Emit the exact text of every line from the line with "opening_hem();" to the line with "obj.matrix_world = world", both ends included. No other output is expected.

**GIVEN ENTRIES:**

----------------------------------------

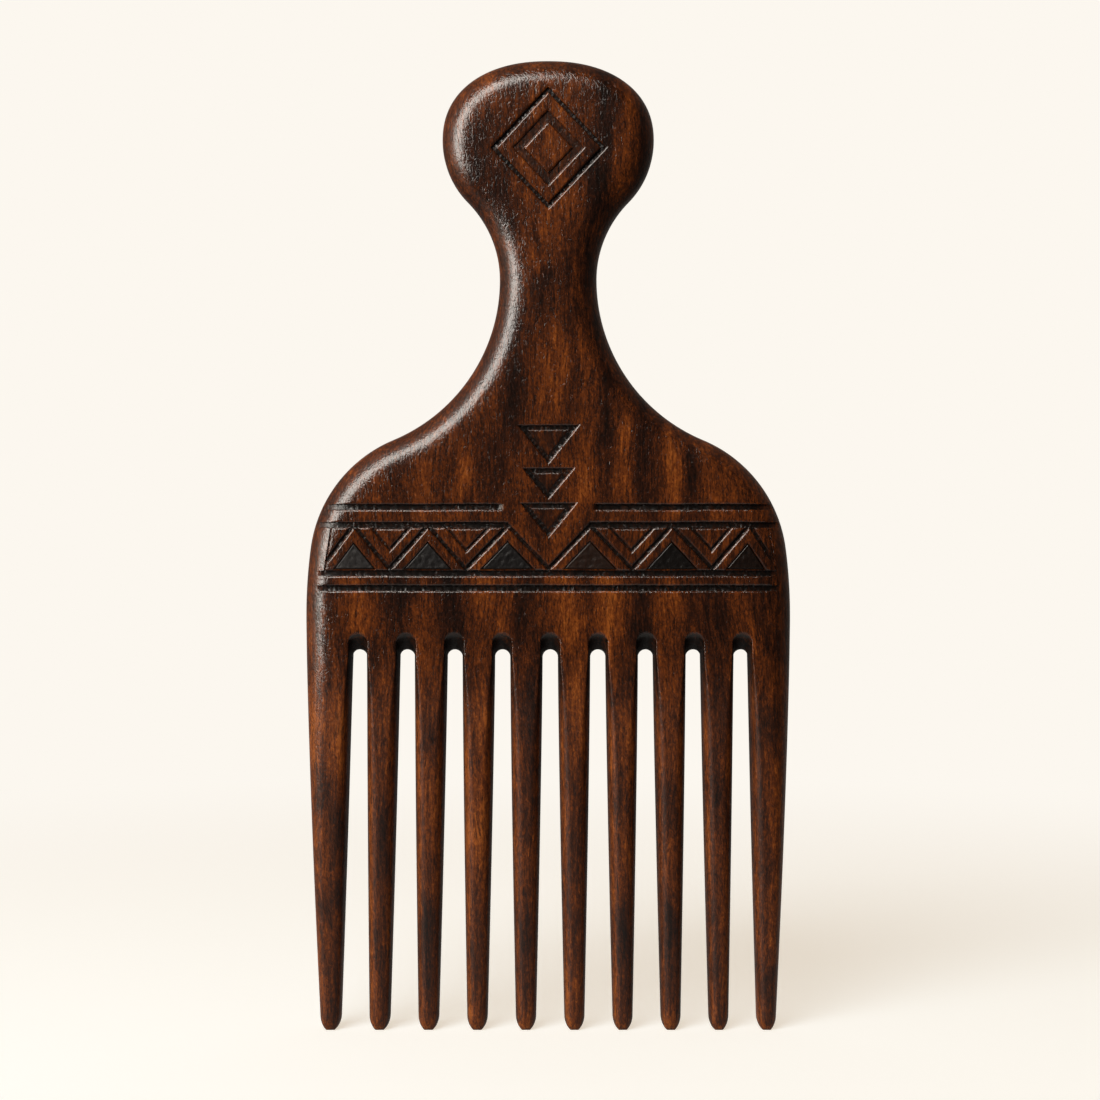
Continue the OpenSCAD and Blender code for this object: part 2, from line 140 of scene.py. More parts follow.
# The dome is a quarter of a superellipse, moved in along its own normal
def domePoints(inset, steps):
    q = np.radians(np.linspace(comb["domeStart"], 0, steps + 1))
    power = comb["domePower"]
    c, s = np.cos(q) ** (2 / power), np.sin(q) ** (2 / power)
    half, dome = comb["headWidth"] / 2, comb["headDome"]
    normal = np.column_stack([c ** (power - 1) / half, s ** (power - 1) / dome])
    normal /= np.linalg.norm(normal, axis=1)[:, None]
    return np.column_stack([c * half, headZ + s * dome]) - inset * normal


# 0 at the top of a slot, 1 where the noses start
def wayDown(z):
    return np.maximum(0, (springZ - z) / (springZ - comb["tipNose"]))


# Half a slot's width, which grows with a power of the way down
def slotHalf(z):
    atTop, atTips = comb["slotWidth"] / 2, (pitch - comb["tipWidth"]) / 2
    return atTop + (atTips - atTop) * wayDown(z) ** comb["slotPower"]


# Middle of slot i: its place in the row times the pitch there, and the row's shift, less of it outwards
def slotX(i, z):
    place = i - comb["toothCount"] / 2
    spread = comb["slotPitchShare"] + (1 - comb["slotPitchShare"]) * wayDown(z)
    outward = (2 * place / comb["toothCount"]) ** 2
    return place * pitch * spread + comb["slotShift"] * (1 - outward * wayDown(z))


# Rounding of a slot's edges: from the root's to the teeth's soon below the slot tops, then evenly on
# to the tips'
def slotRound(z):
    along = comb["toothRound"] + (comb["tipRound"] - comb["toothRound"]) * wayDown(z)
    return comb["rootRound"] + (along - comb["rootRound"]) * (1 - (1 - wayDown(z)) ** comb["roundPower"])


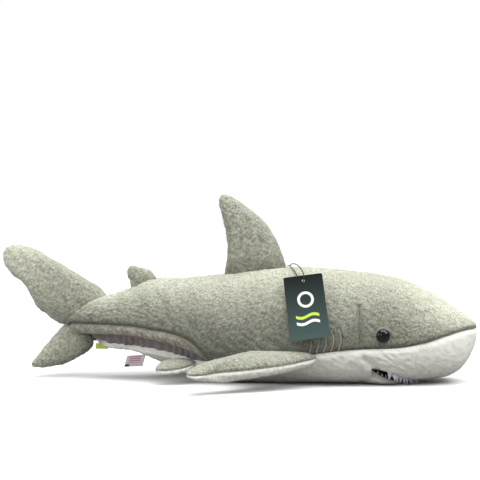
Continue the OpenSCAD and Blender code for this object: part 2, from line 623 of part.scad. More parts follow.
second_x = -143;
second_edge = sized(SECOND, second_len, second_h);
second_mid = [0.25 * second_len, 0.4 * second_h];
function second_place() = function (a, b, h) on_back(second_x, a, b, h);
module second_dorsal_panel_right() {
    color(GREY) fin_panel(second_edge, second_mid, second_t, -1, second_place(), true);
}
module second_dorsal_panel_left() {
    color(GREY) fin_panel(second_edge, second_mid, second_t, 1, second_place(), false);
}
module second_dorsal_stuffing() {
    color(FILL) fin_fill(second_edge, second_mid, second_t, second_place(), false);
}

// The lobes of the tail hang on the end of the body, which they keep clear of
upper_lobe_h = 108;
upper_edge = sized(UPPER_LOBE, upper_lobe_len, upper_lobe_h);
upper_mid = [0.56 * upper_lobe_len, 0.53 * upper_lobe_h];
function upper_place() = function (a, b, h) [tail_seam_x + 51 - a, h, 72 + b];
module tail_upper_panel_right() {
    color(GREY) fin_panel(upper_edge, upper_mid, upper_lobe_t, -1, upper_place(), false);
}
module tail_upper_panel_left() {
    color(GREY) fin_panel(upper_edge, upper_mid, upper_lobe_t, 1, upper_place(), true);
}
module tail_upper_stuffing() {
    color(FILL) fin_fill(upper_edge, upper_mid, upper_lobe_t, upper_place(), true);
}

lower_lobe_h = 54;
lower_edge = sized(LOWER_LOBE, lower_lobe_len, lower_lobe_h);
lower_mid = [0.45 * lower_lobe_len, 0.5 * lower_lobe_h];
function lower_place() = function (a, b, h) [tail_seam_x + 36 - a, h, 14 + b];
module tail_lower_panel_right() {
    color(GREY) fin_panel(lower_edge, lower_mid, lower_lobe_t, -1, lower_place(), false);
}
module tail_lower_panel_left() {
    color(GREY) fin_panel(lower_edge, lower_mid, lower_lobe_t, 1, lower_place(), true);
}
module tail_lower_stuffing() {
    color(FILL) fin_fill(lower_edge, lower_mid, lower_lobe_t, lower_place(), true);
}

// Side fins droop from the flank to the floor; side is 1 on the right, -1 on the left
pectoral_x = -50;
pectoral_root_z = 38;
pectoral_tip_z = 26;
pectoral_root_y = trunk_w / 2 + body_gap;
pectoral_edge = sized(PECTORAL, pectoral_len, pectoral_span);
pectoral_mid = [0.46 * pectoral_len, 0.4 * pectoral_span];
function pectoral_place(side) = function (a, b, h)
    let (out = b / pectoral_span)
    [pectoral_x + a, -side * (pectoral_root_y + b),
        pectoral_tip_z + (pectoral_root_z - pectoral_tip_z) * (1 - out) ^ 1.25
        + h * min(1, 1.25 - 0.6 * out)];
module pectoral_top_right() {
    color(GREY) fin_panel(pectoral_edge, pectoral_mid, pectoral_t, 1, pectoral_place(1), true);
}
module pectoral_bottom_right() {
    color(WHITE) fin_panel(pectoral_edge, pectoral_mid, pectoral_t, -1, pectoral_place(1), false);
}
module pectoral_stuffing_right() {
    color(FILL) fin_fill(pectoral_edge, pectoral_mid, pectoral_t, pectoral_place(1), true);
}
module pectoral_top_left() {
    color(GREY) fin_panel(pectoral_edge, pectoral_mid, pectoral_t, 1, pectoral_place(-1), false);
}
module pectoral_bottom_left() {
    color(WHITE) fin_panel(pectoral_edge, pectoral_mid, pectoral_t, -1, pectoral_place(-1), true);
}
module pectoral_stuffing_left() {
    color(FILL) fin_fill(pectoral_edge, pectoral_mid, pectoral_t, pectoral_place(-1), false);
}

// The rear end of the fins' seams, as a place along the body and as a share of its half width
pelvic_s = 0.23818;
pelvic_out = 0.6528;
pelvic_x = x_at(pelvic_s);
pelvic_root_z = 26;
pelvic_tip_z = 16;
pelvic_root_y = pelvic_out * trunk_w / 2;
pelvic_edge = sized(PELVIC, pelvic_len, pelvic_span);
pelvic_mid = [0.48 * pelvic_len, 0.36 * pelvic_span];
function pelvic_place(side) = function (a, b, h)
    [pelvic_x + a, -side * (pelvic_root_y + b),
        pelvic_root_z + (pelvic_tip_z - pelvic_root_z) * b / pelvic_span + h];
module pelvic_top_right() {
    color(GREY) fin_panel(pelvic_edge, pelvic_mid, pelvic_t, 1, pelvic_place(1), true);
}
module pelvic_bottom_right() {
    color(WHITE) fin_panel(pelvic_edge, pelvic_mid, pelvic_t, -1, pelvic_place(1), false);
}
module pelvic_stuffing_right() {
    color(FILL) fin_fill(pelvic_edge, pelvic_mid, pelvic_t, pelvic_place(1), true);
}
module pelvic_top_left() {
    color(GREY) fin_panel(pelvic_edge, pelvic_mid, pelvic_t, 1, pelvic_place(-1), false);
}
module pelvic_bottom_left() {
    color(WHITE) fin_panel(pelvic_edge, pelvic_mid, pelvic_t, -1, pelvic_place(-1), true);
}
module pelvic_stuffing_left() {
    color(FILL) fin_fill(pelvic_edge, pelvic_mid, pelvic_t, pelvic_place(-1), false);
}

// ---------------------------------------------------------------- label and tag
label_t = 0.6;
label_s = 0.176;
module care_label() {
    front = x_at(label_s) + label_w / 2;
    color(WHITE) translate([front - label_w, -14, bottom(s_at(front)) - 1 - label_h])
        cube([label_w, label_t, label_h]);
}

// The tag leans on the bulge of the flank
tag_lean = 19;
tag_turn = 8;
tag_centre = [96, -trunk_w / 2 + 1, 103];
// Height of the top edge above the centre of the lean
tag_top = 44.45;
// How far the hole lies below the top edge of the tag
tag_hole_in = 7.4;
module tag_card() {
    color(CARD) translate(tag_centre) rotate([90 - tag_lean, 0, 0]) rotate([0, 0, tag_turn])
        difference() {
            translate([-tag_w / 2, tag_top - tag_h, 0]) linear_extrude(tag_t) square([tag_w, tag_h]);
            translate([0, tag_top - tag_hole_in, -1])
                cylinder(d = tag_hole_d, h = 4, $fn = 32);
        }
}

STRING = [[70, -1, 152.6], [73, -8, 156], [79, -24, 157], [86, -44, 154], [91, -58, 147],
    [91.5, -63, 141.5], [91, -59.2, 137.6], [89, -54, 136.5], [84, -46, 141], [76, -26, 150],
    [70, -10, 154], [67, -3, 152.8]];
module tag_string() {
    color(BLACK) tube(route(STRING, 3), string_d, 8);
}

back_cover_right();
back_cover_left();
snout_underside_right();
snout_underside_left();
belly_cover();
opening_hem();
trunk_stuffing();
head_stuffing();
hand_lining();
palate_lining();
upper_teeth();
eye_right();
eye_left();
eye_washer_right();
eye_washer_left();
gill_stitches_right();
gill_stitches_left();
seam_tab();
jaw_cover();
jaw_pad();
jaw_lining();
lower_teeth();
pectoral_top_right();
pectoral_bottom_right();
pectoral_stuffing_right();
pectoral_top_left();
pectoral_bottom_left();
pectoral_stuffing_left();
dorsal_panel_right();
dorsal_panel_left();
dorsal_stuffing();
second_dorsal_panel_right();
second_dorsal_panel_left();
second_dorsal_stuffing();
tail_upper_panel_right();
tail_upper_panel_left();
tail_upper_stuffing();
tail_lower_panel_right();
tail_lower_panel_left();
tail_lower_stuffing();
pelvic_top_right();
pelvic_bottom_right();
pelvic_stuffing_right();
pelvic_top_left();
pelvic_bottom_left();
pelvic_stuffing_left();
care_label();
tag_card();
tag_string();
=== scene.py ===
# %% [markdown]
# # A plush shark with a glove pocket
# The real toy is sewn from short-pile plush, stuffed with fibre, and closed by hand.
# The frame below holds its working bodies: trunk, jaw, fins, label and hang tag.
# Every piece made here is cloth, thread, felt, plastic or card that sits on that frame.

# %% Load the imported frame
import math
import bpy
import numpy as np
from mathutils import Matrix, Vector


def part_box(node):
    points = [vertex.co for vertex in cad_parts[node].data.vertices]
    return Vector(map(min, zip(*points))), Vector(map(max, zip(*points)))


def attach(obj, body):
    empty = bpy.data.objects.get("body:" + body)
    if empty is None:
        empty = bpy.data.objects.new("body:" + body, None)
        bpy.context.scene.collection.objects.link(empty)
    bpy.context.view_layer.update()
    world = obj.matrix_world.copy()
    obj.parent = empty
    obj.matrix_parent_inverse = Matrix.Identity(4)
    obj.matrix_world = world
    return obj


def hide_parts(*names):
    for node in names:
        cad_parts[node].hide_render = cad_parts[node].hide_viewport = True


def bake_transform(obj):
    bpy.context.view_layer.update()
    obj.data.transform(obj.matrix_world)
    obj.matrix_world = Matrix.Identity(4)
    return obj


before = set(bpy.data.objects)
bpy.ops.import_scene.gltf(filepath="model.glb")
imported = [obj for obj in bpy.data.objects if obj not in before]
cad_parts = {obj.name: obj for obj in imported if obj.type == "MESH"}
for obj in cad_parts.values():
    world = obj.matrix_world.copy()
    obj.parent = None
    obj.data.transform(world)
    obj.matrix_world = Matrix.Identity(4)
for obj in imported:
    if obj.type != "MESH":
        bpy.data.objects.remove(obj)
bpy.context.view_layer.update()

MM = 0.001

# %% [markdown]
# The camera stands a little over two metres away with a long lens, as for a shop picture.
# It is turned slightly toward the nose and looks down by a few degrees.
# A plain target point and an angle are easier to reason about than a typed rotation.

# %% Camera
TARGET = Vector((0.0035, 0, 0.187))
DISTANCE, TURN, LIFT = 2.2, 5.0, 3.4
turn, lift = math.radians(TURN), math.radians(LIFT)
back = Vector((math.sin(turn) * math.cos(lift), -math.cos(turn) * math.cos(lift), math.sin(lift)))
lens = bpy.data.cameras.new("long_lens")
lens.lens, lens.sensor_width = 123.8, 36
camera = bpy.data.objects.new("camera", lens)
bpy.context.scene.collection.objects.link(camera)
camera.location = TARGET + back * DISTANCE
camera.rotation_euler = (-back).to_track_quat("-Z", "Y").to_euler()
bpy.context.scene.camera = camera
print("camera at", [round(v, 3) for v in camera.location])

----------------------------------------

**TASK RESPONSE:**
opening_hem();
trunk_stuffing();
head_stuffing();
hand_lining();
palate_lining();
upper_teeth();
eye_right();
eye_left();
eye_washer_right();
eye_washer_left();
gill_stitches_right();
gill_stitches_left();
seam_tab();
jaw_cover();
jaw_pad();
jaw_lining();
lower_teeth();
pectoral_top_right();
pectoral_bottom_right();
pectoral_stuffing_right();
pectoral_top_left();
pectoral_bottom_left();
pectoral_stuffing_left();
dorsal_panel_right();
dorsal_panel_left();
dorsal_stuffing();
second_dorsal_panel_right();
second_dorsal_panel_left();
second_dorsal_stuffing();
tail_upper_panel_right();
tail_upper_panel_left();
tail_upper_stuffing();
tail_lower_panel_right();
tail_lower_panel_left();
tail_lower_stuffing();
pelvic_top_right();
pelvic_bottom_right();
pelvic_stuffing_right();
pelvic_top_left();
pelvic_bottom_left();
pelvic_stuffing_left();
care_label();
tag_card();
tag_string();
=== scene.py ===
# %% [markdown]
# # A plush shark with a glove pocket
# The real toy is sewn from short-pile plush, stuffed with fibre, and closed by hand.
# The frame below holds its working bodies: trunk, jaw, fins, label and hang tag.
# Every piece made here is cloth, thread, felt, plastic or card that sits on that frame.

# %% Load the imported frame
import math
import bpy
import numpy as np
from mathutils import Matrix, Vector


def part_box(node):
    points = [vertex.co for vertex in cad_parts[node].data.vertices]
    return Vector(map(min, zip(*points))), Vector(map(max, zip(*points)))


def attach(obj, body):
    empty = bpy.data.objects.get("body:" + body)
    if empty is None:
        empty = bpy.data.objects.new("body:" + body, None)
        bpy.context.scene.collection.objects.link(empty)
    bpy.context.view_layer.update()
    world = obj.matrix_world.copy()
    obj.parent = empty
    obj.matrix_parent_inverse = Matrix.Identity(4)
    obj.matrix_world = world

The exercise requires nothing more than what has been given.